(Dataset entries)
>> BEGIN

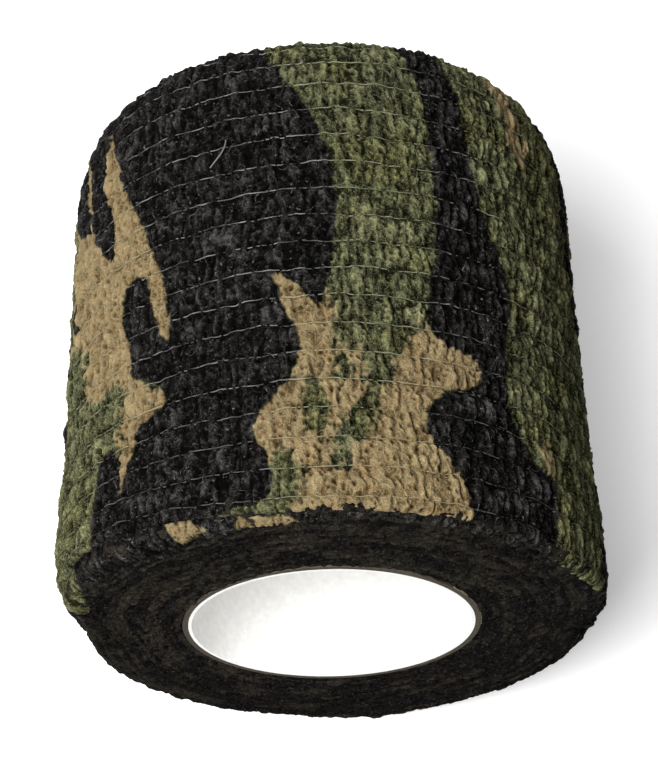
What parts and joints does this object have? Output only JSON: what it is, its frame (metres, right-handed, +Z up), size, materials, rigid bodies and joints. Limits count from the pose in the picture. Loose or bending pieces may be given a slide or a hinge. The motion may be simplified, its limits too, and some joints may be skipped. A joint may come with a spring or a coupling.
{
  "type": "camouflage cohesive wrap roll",
  "caption": "Roll of crinkled cohesive elastic wrap on a paperboard core, printed in woodland camouflage, with a free end that peels away.",
  "frame": {"origin": "centre of the core's bore, halfway along the roll", "axes": "+Y along the roll's axis, from the near end to the far end; +Z up, with the roll lying on its side; +X towards the free end"},
  "size_m": [0.0497, 0.05, 0.0495],
  "materials": {
    "printed_wrap": "matte",
    "elastic_thread": "satin",
    "core_board": "matte",
    "paper_liner": "matte",
    "glue": "satin"
  },
  "bodies": {
    "roll": {"core_liner": "paper_liner", "core_board": "core_board", "core_glue": "glue", "wound_turns": "printed_wrap", "outer_turn_face_web": "printed_wrap", "outer_turn_elastic_threads": "elastic_thread", "outer_turn_backing_web": "printed_wrap"},
    "tail_1": {"tail_1_face_web": "printed_wrap", "tail_1_elastic_threads": "elastic_thread", "tail_1_backing_web": "printed_wrap"},
    "tail_2": {"tail_2_face_web": "printed_wrap", "tail_2_elastic_threads": "elastic_thread", "tail_2_backing_web": "printed_wrap"},
    "tail_3": {"tail_3_face_web": "printed_wrap", "tail_3_elastic_threads": "elastic_thread", "tail_3_backing_web": "printed_wrap"},
    "tail_4": {"tail_4_face_web": "printed_wrap", "tail_4_elastic_threads": "elastic_thread", "tail_4_backing_web": "printed_wrap"},
    "tail_5": {"tail_5_face_web": "printed_wrap", "tail_5_elastic_threads": "elastic_thread", "tail_5_backing_web": "printed_wrap"},
    "tail_6": {"tail_6_face_web": "printed_wrap", "tail_6_elastic_threads": "elastic_thread", "tail_6_backing_web": "printed_wrap"}
  },
  "joints": [
    {"name": "tail_1_lift", "type": "hinge", "parent": "roll", "child": "tail_1", "pos_m": [0.01612, 0, -0.01905], "axis": [0, 1, 0], "range_deg": [0, 20], "stiffness_Nm_per_rad": 0.002},
    {"name": "tail_2_lift", "type": "hinge", "parent": "tail_1", "child": "tail_2", "pos_m": [0.01861, 0, -0.01664], "axis": [0, 1, 0], "range_deg": [0, 20], "stiffness_Nm_per_rad": 0.002},
    {"name": "tail_3_lift", "type": "hinge", "parent": "tail_2", "child": "tail_3", "pos_m": [0.02075, 0, -0.01391], "axis": [0, 1, 0], "range_deg": [0, 20], "stiffness_Nm_per_rad": 0.002},
    {"name": "tail_4_lift", "type": "hinge", "parent": "tail_3", "child": "tail_4", "pos_m": [0.02248, 0, -0.0109], "axis": [0, 1, 0], "range_deg": [0, 20], "stiffness_Nm_per_rad": 0.002},
    {"name": "tail_5_lift", "type": "hinge", "parent": "tail_4", "child": "tail_5", "pos_m": [0.02378, 0, -0.00769], "axis": [0, 1, 0], "range_deg": [0, 20], "stiffness_Nm_per_rad": 0.002},
    {"name": "tail_6_lift", "type": "hinge", "parent": "tail_5", "child": "tail_6", "pos_m": [0.02462, 0, -0.00432], "axis": [0, 1, 0], "range_deg": [0, 20], "stiffness_Nm_per_rad": 0.002}
  ]
}
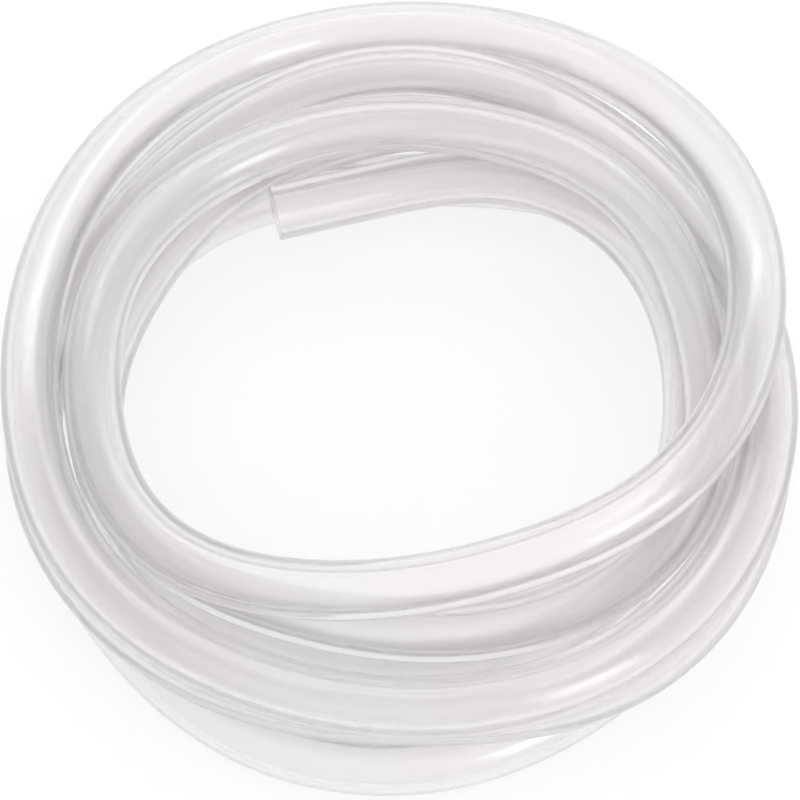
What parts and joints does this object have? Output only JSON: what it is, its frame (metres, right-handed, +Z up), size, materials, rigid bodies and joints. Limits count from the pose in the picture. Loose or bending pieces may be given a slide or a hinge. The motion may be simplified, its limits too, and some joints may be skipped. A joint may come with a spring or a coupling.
{
  "type": "silicone tubing coil",
  "caption": "Coil of soft translucent silicone laboratory tubing, wound round an open eye and lying flat, with both cut ends open.",
  "frame": {"origin": "under the middle of the coil, on the surface it lies on", "axes": "+Z up out of the coil's eye; +Y away from the viewer, towards the tucked outer end; +X to the right"},
  "size_m": [0.1412, 0.1502, 0.0399],
  "materials": {
    "silicone": "translucent, softly glossy"
  },
  "bodies": {
    "root": {"tubing": "silicone"}
  },
  "joints": []
}
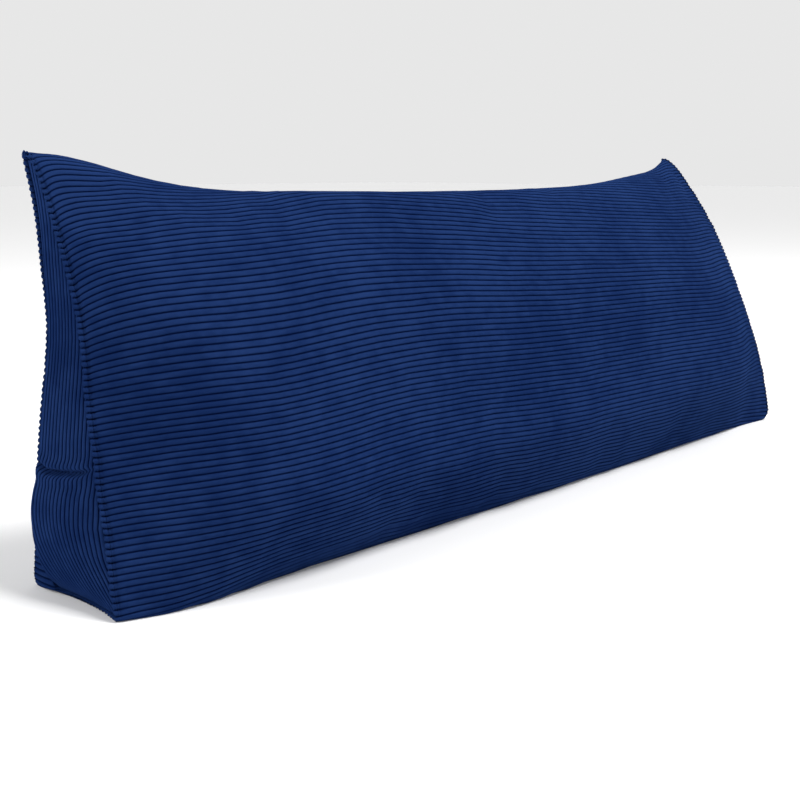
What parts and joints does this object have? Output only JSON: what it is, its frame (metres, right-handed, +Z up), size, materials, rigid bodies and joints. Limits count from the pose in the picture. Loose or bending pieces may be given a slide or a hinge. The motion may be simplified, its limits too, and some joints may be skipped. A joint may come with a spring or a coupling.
{
  "type": "backrest pillow",
  "caption": "Long triangular wedge backrest pillow in wide-wale corduroy that stands on a flat base, with a crowned leaning front and upright back.",
  "frame": {"origin": "middle of the flat base, on the surface it rests on", "axes": "+X along the length, to the right of someone who looks at the front; -Y out of the leaning front; +Z up"},
  "size_m": [1.5236, 0.315, 0.5066],
  "materials": {
    "corduroy_wrap": "navy wide-wale corduroy, soft velvety pile, wales along the length",
    "corduroy_end": "navy wide-wale corduroy, soft velvety pile, wales upright"
  },
  "bodies": {
    "root": {"filled_body": "corduroy_wrap", "end_panel_left": "corduroy_end", "end_panel_right": "corduroy_end"}
  },
  "joints": []
}
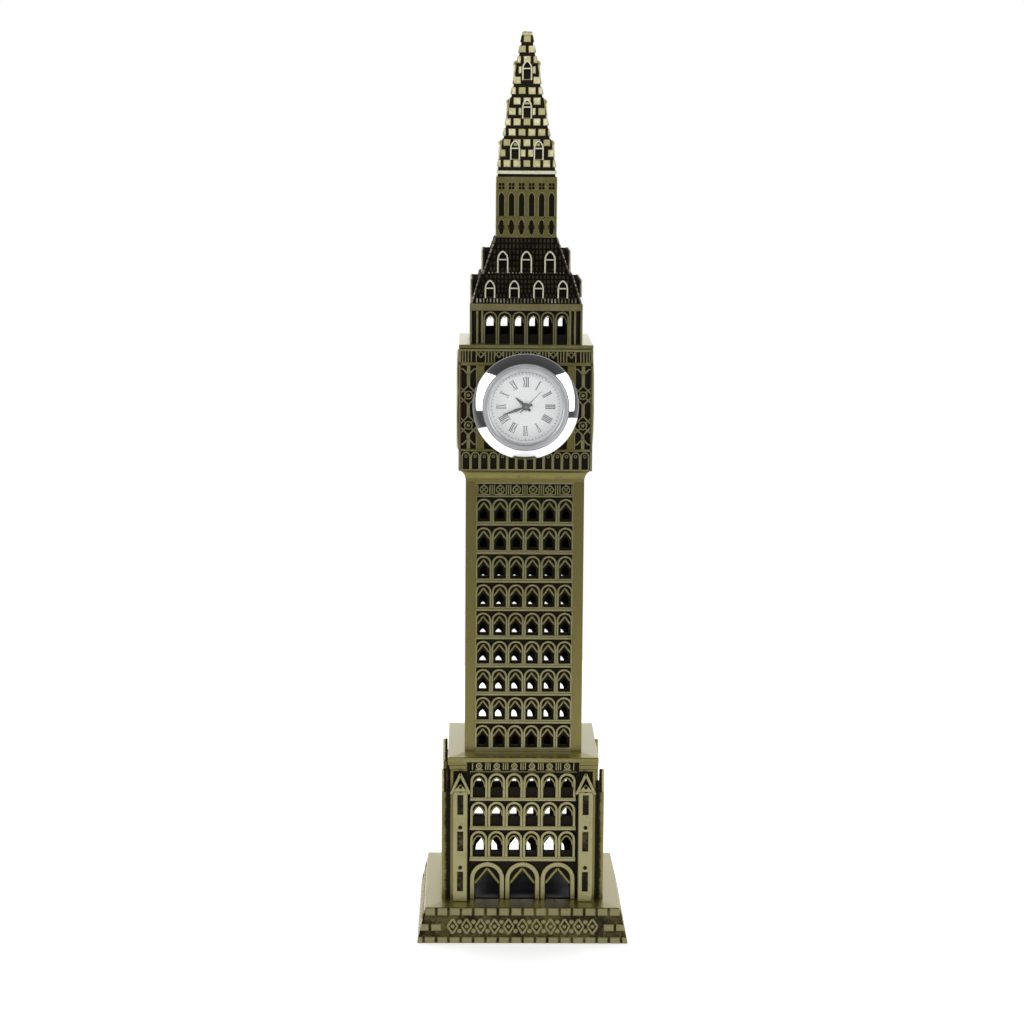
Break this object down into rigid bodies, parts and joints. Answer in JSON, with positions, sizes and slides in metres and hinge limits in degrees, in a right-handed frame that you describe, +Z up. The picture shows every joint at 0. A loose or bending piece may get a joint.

>> END

# [THE TASK]
Faithfully copy every entry, leaving nothing out.

# [TASK RESULT]
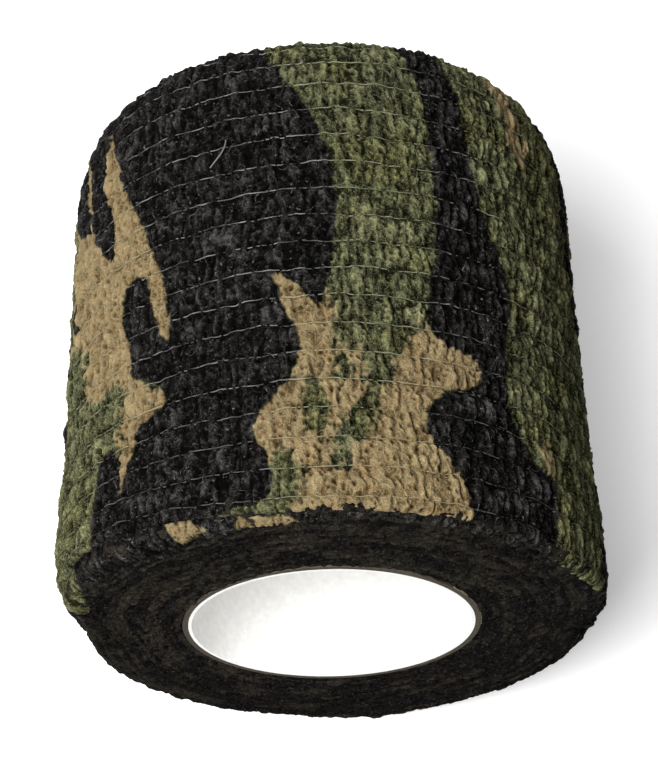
What parts and joints does this object have? Output only JSON: what it is, its frame (metres, right-handed, +Z up), size, materials, rigid bodies and joints. Limits count from the pose in the picture. Loose or bending pieces may be given a slide or a hinge. The motion may be simplified, its limits too, and some joints may be skipped. A joint may come with a spring or a coupling.
{
  "type": "camouflage cohesive wrap roll",
  "caption": "Roll of crinkled cohesive elastic wrap on a paperboard core, printed in woodland camouflage, with a free end that peels away.",
  "frame": {"origin": "centre of the core's bore, halfway along the roll", "axes": "+Y along the roll's axis, from the near end to the far end; +Z up, with the roll lying on its side; +X towards the free end"},
  "size_m": [0.0497, 0.05, 0.0495],
  "materials": {
    "printed_wrap": "matte",
    "elastic_thread": "satin",
    "core_board": "matte",
    "paper_liner": "matte",
    "glue": "satin"
  },
  "bodies": {
    "roll": {"core_liner": "paper_liner", "core_board": "core_board", "core_glue": "glue", "wound_turns": "printed_wrap", "outer_turn_face_web": "printed_wrap", "outer_turn_elastic_threads": "elastic_thread", "outer_turn_backing_web": "printed_wrap"},
    "tail_1": {"tail_1_face_web": "printed_wrap", "tail_1_elastic_threads": "elastic_thread", "tail_1_backing_web": "printed_wrap"},
    "tail_2": {"tail_2_face_web": "printed_wrap", "tail_2_elastic_threads": "elastic_thread", "tail_2_backing_web": "printed_wrap"},
    "tail_3": {"tail_3_face_web": "printed_wrap", "tail_3_elastic_threads": "elastic_thread", "tail_3_backing_web": "printed_wrap"},
    "tail_4": {"tail_4_face_web": "printed_wrap", "tail_4_elastic_threads": "elastic_thread", "tail_4_backing_web": "printed_wrap"},
    "tail_5": {"tail_5_face_web": "printed_wrap", "tail_5_elastic_threads": "elastic_thread", "tail_5_backing_web": "printed_wrap"},
    "tail_6": {"tail_6_face_web": "printed_wrap", "tail_6_elastic_threads": "elastic_thread", "tail_6_backing_web": "printed_wrap"}
  },
  "joints": [
    {"name": "tail_1_lift", "type": "hinge", "parent": "roll", "child": "tail_1", "pos_m": [0.01612, 0, -0.01905], "axis": [0, 1, 0], "range_deg": [0, 20], "stiffness_Nm_per_rad": 0.002},
    {"name": "tail_2_lift", "type": "hinge", "parent": "tail_1", "child": "tail_2", "pos_m": [0.01861, 0, -0.01664], "axis": [0, 1, 0], "range_deg": [0, 20], "stiffness_Nm_per_rad": 0.002},
    {"name": "tail_3_lift", "type": "hinge", "parent": "tail_2", "child": "tail_3", "pos_m": [0.02075, 0, -0.01391], "axis": [0, 1, 0], "range_deg": [0, 20], "stiffness_Nm_per_rad": 0.002},
    {"name": "tail_4_lift", "type": "hinge", "parent": "tail_3", "child": "tail_4", "pos_m": [0.02248, 0, -0.0109], "axis": [0, 1, 0], "range_deg": [0, 20], "stiffness_Nm_per_rad": 0.002},
    {"name": "tail_5_lift", "type": "hinge", "parent": "tail_4", "child": "tail_5", "pos_m": [0.02378, 0, -0.00769], "axis": [0, 1, 0], "range_deg": [0, 20], "stiffness_Nm_per_rad": 0.002},
    {"name": "tail_6_lift", "type": "hinge", "parent": "tail_5", "child": "tail_6", "pos_m": [0.02462, 0, -0.00432], "axis": [0, 1, 0], "range_deg": [0, 20], "stiffness_Nm_per_rad": 0.002}
  ]
}
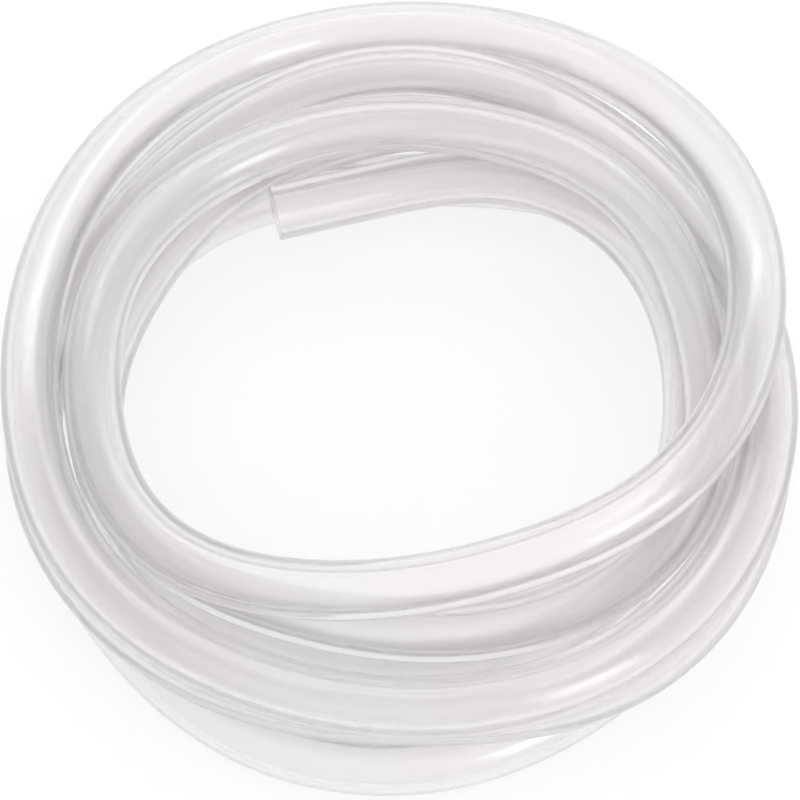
What parts and joints does this object have? Output only JSON: what it is, its frame (metres, right-handed, +Z up), size, materials, rigid bodies and joints. Limits count from the pose in the picture. Loose or bending pieces may be given a slide or a hinge. The motion may be simplified, its limits too, and some joints may be skipped. A joint may come with a spring or a coupling.
{
  "type": "silicone tubing coil",
  "caption": "Coil of soft translucent silicone laboratory tubing, wound round an open eye and lying flat, with both cut ends open.",
  "frame": {"origin": "under the middle of the coil, on the surface it lies on", "axes": "+Z up out of the coil's eye; +Y away from the viewer, towards the tucked outer end; +X to the right"},
  "size_m": [0.1412, 0.1502, 0.0399],
  "materials": {
    "silicone": "translucent, softly glossy"
  },
  "bodies": {
    "root": {"tubing": "silicone"}
  },
  "joints": []
}
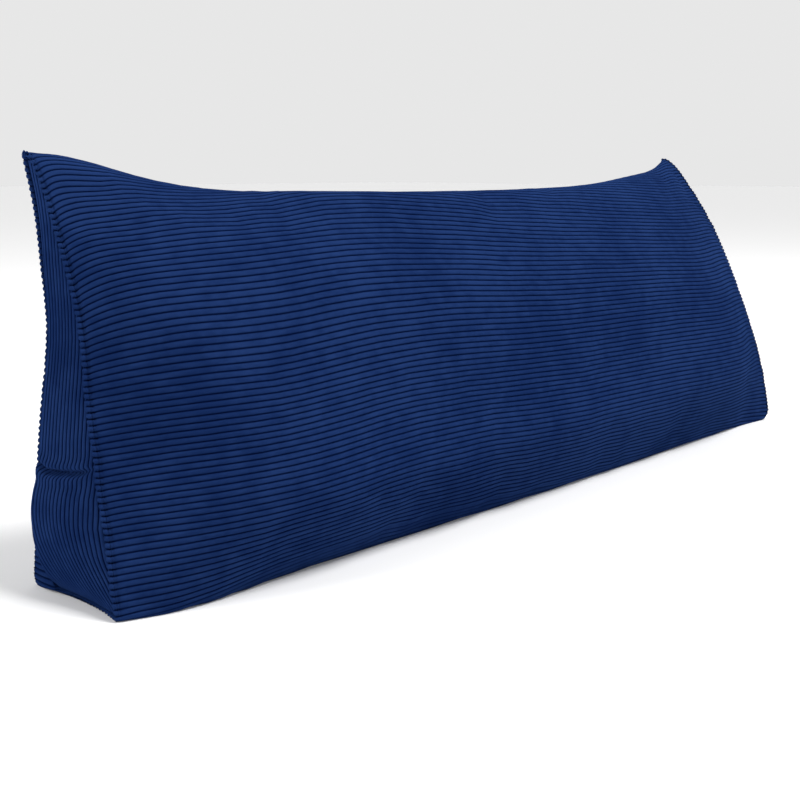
What parts and joints does this object have? Output only JSON: what it is, its frame (metres, right-handed, +Z up), size, materials, rigid bodies and joints. Limits count from the pose in the picture. Loose or bending pieces may be given a slide or a hinge. The motion may be simplified, its limits too, and some joints may be skipped. A joint may come with a spring or a coupling.
{
  "type": "backrest pillow",
  "caption": "Long triangular wedge backrest pillow in wide-wale corduroy that stands on a flat base, with a crowned leaning front and upright back.",
  "frame": {"origin": "middle of the flat base, on the surface it rests on", "axes": "+X along the length, to the right of someone who looks at the front; -Y out of the leaning front; +Z up"},
  "size_m": [1.5236, 0.315, 0.5066],
  "materials": {
    "corduroy_wrap": "navy wide-wale corduroy, soft velvety pile, wales along the length",
    "corduroy_end": "navy wide-wale corduroy, soft velvety pile, wales upright"
  },
  "bodies": {
    "root": {"filled_body": "corduroy_wrap", "end_panel_left": "corduroy_end", "end_panel_right": "corduroy_end"}
  },
  "joints": []
}
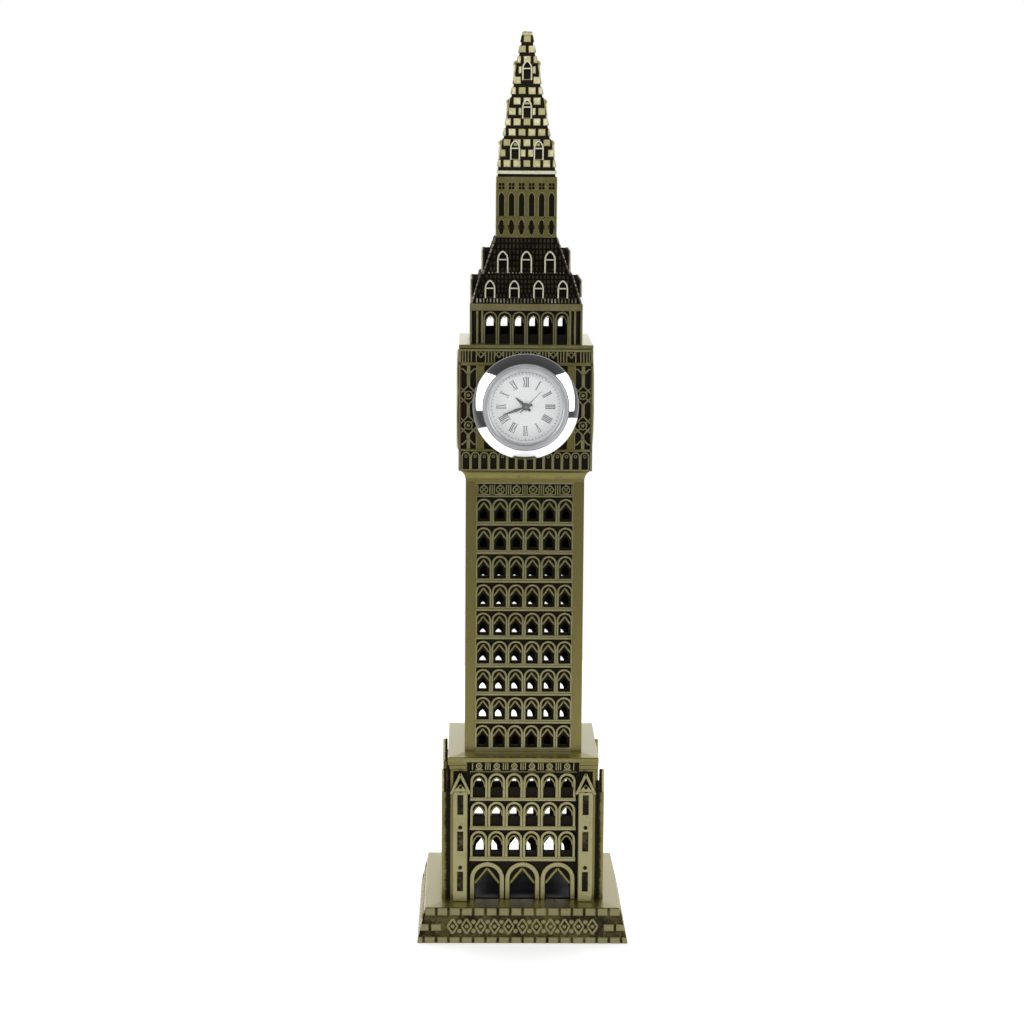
Break this object down into rigid bodies, parts and joints. Answer in JSON, with positions, sizes and slides in metres and hinge limits in degrees, in a right-handed frame that you describe, +Z up. The picture shows every joint at 0. A loose or bending piece may get a joint.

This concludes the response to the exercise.